┌─ Stored rows

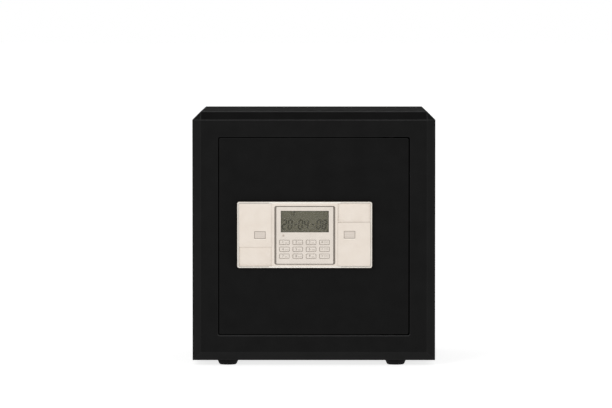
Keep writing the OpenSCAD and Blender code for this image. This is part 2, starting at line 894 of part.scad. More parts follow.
module motor_pinion() {
    root_r = pinion_r - 1.1 * tooth_module;
    color("#c7a45a")
        union() {
            translate([pinion_x, rack_y + rack_d, pinion_z])
                rotate([90, 0, 0])
                    linear_extrude(rack_d)
                        union() {
                            circle(root_r);
                            for (i = [0 : pinion_teeth - 1])
                                rotate(i * 360 / pinion_teeth - 90)
                                    pinion_tooth();
                        }
            rod_y(shaft_r, door_back_y + 5, rack_y + eps, pinion_x, pinion_z);
            rod_y(shaft_r + 2, rack_y - 2, rack_y + eps, pinion_x, pinion_z);
        }
}

module key_plug() {
    slot_w = 1.8;
    color("#8d8f92")
        difference() {
            rod_y(plug_r, lock_front_y + 0.2, lock_back_y + 0.3, lock_x, lock_z);
            span([lock_x - slot_w / 2, lock_front_y - 1, lock_z - 4],
                [lock_x + slot_w / 2, lock_front_y + 7, lock_z + 4]);
            span([lock_x - 0.2, lock_front_y - 1, lock_z - 2],
                [lock_x + 2, lock_front_y + 7, lock_z - 0.6]);
        }
}

module lock_cam() {
    y0 = lock_back_y + 0.3;
    reach = 15;
    color("#b9bbbe")
        union() {
            rod_y(plug_r, y0, y0 + 2, lock_x, lock_z);
            span([lock_x - 4, y0, lock_z - reach], [lock_x + 4, y0 + 2, lock_z]);
            rod_y(4, y0, y0 + 2, lock_x, lock_z - reach);
            rod_y(3, y0 + 2 - eps, y0 + 3.6, lock_x, lock_z);
        }
}

module battery_lid() {
    rib_w = 26;
    z0 = battery_z - lid_h / 2;
    color("#34353a")
        union() {
            span([battery_x - lid_w / 2, lid_y, z0], [battery_x + lid_w / 2, lid_y + lid_t, z0 + lid_h]);
            for (i = [0 : 4])
                span([battery_x - rib_w / 2, lid_y + lid_t - eps, z0 + lid_h - 12 - i * 3],
                    [battery_x + rib_w / 2, lid_y + lid_t + 0.8, z0 + lid_h - 10.8 - i * 3]);
        }
}

module reset_button() {
    y1 = cover_y + box_t + 2.5;
    color("#b02a22")
        union() {
            rod_y(3.7, cover_y - 1, y1 - 0.5, reset_x, reset_z);
            rod_y(3.2, y1 - 0.6, y1, reset_x, reset_z);
            rod_y(5.2, cover_y - 2, cover_y - 0.6, reset_x, reset_z);
        }
}

// ---------- drawing ----------

cabinet_shell();
back_plate();
front_frame();
door_jamb();
door_stop();
hinge_pins();
hinge_washers();
floor_mat();
shelf();
shelf_brackets();
feet();
foot_screws();
door_plate();
door_box();
door_back_cover();
back_cover_screws();
hinge_blocks();
bolt_guide();
gearmotor();
motor_can();
lock_cylinder();
lock_nut();
control_board();
battery_holder();
batteries();
wiring_harness();
panel_gasket();
panel_base();
panel_screws();
module_trim();
module_face();
lcd_lens();
lcd_glass();
keypad_mat();
keypad_board();
status_led();
power_contacts();
bolt_carriage();
locking_bolts();
motor_pinion();
key_plug();
lock_cam();
left_cover();
right_cover();
battery_lid();
reset_button();
for (row = [0 : KEY_ROWS - 1])
    for (column = [0 : KEY_COLUMNS - 1])
        key_cap(row, column);
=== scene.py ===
"""In-room safe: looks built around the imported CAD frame. Metres, +Z up, the door faces -Y."""

import json
import math

import bmesh
import bpy
from mathutils import Matrix, Vector, noise


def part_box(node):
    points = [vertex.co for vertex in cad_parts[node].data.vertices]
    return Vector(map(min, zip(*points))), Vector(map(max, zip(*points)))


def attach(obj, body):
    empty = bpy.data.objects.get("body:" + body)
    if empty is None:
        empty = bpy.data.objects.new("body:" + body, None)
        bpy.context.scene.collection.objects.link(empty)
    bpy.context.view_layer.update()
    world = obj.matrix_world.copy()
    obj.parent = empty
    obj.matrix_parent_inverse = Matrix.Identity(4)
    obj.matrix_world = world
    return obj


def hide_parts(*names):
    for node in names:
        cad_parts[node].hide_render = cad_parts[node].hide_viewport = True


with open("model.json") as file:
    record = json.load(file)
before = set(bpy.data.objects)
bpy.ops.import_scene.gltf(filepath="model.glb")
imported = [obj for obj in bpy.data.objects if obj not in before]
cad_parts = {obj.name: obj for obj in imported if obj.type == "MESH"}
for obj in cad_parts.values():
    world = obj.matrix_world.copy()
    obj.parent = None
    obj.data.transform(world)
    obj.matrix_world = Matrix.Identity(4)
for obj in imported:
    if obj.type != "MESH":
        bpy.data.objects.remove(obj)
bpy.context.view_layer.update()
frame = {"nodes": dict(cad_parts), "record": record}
NODES = frame["nodes"]
MM = 0.001

# ---------------------------------------------------------------- camera and light

SENSOR_MM = 36
LENS_MM = 249.6
CAMERA_AWAY = 6.67
CAMERA_HEIGHT = 0.563
CAMERA_PITCH = math.radians(2.64)
CAMERA_YAW = math.radians(0.106)

# The sky is white to just over the horizon and falls off towards the zenith.
HORIZON_LIGHT = 1.0
ZENITH_LIGHT = 0.35
FALL_OFF_STARTS = 0.02
FALL_OFF_ENDS = 0.75
FLOOR_HALF = 60
FLOOR_TONE = 0.5
FLOOR_GLOW = 0.8
LIT_POINT = (0, 0, 0.2)
# Each softbox: where it stands, its width and height, and its watts.
SOFTBOXES = {
    "key_softbox": ((-1.7, -3.4, 1.9), (1.4, 1.4), 40),
    "fill_softbox": ((2.4, -2.6, 1.2), (1.6, 1.6), 9),
}

# ---------------------------------------------------------------- sizes that the frame's boxes don't give

CHAMFER = 13.3 * MM

RIM_CORNER = 2.4 * MM
RIM_INSET = 0.6 * MM
RIM_INNER_INSET = 2.1 * MM
RIM_SHADOW_INSET = 2.48 * MM
RIM_SHADOW_CORNER = 1.0 * MM
BROW_CORNER = 0.7 * MM
BROW_OVERHANG = 9 * MM
BROW_FROM_EDGE = (0.7 * MM, 2.3 * MM)

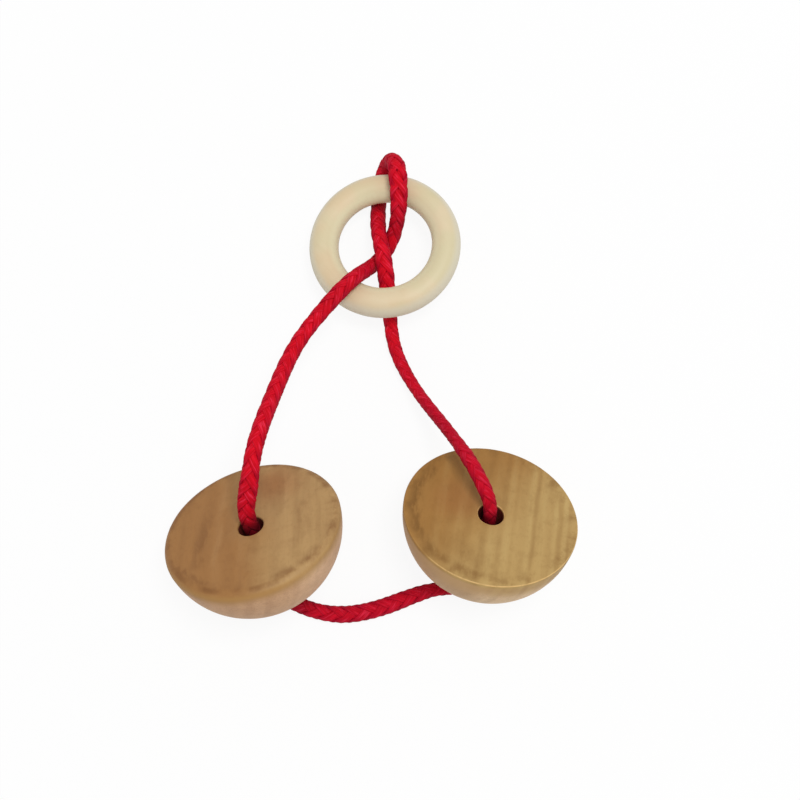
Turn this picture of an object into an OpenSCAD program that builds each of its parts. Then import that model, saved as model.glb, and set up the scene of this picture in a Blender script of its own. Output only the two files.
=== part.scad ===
// Wooden rope puzzle: two bored half-balls and a ring on one closed loop of cord.
// It lies on a table as in the photograph, with its cord threaded through the ring.
// Lengths in millimetres, +Z up, origin on the table under the middle of the wooden pieces.

/* [Half-balls] */
// Diameter of the left half-ball
left_ball_d = 56; // [48:0.5:62]
// Diameter of the right half-ball
right_ball_d = 54; // [46:0.5:60]
// Diameter of the hole drilled through each half-ball
bore_d = 8; // [7.2:0.1:9.5]
// Radius turned on the rim of the left half-ball's flat face
left_rim_round = 1.6; // [0.4:0.1:3]
// Radius turned on the rim of the right half-ball's flat face
right_rim_round = 0.5; // [0.3:0.1:3]
// Radius on the edge of the hole in the flat face
face_mouth_round = 0.6; // [0.2:0.1:1.5]
// Radius on the edge of the hole in the dome
dome_mouth_round = 1.5; // [0.2:0.1:2.5]

/* [Ring] */
// Outside diameter of the ring
ring_d = 50; // [44:0.5:56]
// Diameter of the ring's round section
ring_section_d = 9.4; // [7:0.1:12]

/* [Cord] */
// Diameter of the braided cord
cord_d = 5; // [4:0.1:5.4]
// Room between the cord and the low side of the hole that it lies in
cord_side_gap = 0.8; // [0.3:0.1:1]
// Room between the cord on the table and the ring that lies on it
ring_rest_gap = 0.6; // [0.3:0.1:1]

/* [Left half-ball on the table] */
// Place of the left half-ball's centre across the table
left_ball_x = -36.5; // [-50:0.5:-34]
// Place of the left half-ball's centre along the table
left_ball_y = -45.25; // [-60:0.25:-40]
// How far the left flat face leans from level, in degrees
left_lean = 42; // [35:1:50]
// Direction that the left flat face leans in, in degrees from +X
left_lean_toward = 109; // [95:1:125]

/* [Right half-ball on the table] */
// Place of the right half-ball's centre across the table
right_ball_x = 36.75; // [34:0.25:50]
// Place of the right half-ball's centre along the table
right_ball_y = -41.75; // [-56:0.25:-38]
// Height that the cord under the right half-ball holds it up by
right_ball_lift = 1.5; // [0:0.5:4]
// How far the right flat face leans from level, in degrees
right_lean = 35; // [28:1:45]
// Direction that the right flat face leans in, in degrees from +X
right_lean_toward = 76; // [60:1:95]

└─

### Objective
The lines to extract from the data above begin with the line containing "battery_lid();" and end with the line containing "obj.parent = empty". Extract them exactly, including both.

### Complete output
battery_lid();
reset_button();
for (row = [0 : KEY_ROWS - 1])
    for (column = [0 : KEY_COLUMNS - 1])
        key_cap(row, column);
=== scene.py ===
"""In-room safe: looks built around the imported CAD frame. Metres, +Z up, the door faces -Y."""

import json
import math

import bmesh
import bpy
from mathutils import Matrix, Vector, noise


def part_box(node):
    points = [vertex.co for vertex in cad_parts[node].data.vertices]
    return Vector(map(min, zip(*points))), Vector(map(max, zip(*points)))


def attach(obj, body):
    empty = bpy.data.objects.get("body:" + body)
    if empty is None:
        empty = bpy.data.objects.new("body:" + body, None)
        bpy.context.scene.collection.objects.link(empty)
    bpy.context.view_layer.update()
    world = obj.matrix_world.copy()
    obj.parent = empty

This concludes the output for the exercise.